Dave probably felt like this before he died.

Michael closed his eyes, trying not to think about how hard Dave had been crying before that awful crunch of bone. In the attempt, his mind wandered to what his brother must be feeling now. Was a coma just like being asleep? Was he off in some other plane of existence, waiting for the last connection to his body to be severed before he could move on to heaven? Or was he somehow just paralyzed in that bed, capable of hearing and feeling everything, the way he’d once seen on a TV show? Michael hoped it wasn’t that one. Dave deserved for his last moments of awareness to be without pain or fear. 

On the off chance that Dave was still somewhat conscious though, it clicked in Michael’s mind that this was his only opportunity to apologize to his brother. They would be pulling the plug after this, and then it really would be too late. Maybe, somewhere, somehow, Dave could hear his pleas for forgiveness, and would pass on knowing that Michael didn’t hate him and had never meant for this to happen. He dreaded the thought of feeling the weight of his body again, but he knew he had to do it. 

The nausea and burning in his chest hit Michael like a ton of bricks. Involuntarily, his lungs opened, gulping in a massive gasp of air that just made the pain worse. Still, Michael noticed the inhale had cleared up his vision. He focused on his fingers, drumming them against the floor, then his hands, then his arms. It was a slow process, but with every muscle he moved, the buzzing slowly calmed down. He doubted his legs were strong enough to carry him yet, so after his lower body proved responsive to his mind, he turned around to face the door, using his shoes to propel him tiny distances until he felt his back hit the hospital bed. Propping his elbows against it, he pulled himself to his knees, facing his baby brother. 

 

“Can you hear me?” He managed to whisper, immediately realizing how stupid of a question that was to ask out loud. Even if Dave could somehow hear him from heaven, or whatever lay beyond the grave, Michael would get no answer. He swallowed hard, trying to keep it together for just a few moments longer. “I– I don’t know if you can hear me.”

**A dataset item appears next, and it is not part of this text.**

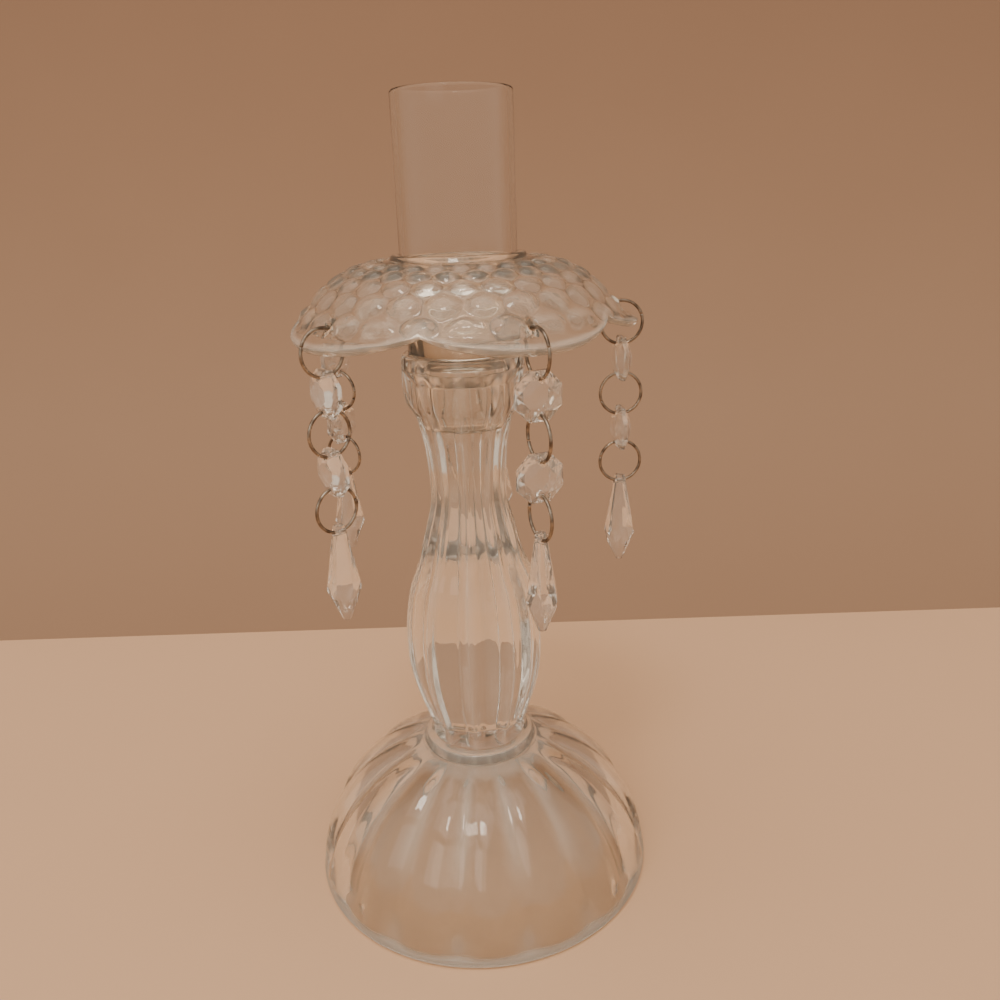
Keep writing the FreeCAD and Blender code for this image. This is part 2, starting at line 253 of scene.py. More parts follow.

As predicted, Dave did not respond. No movement, no indication that he was aware of anything at all. The unshed tears in Michael’s eyes began to fall fast and hot, staining the white hospital blanket with small dark spots. 

“I’m sorry,” He choked out, the words emerging from his lips as more of a sob than a sentence. He tried to form the words again, tried to say the only thing that felt real, but nothing but stuttered cries allowed themselves to form in his throat. The rest of what he wanted to say abandoned, Michael pressed his face against the sheets and clutched his brother’s hand so tightly his knuckles burned. 

For what felt like a decade, he lay against the bed and wept.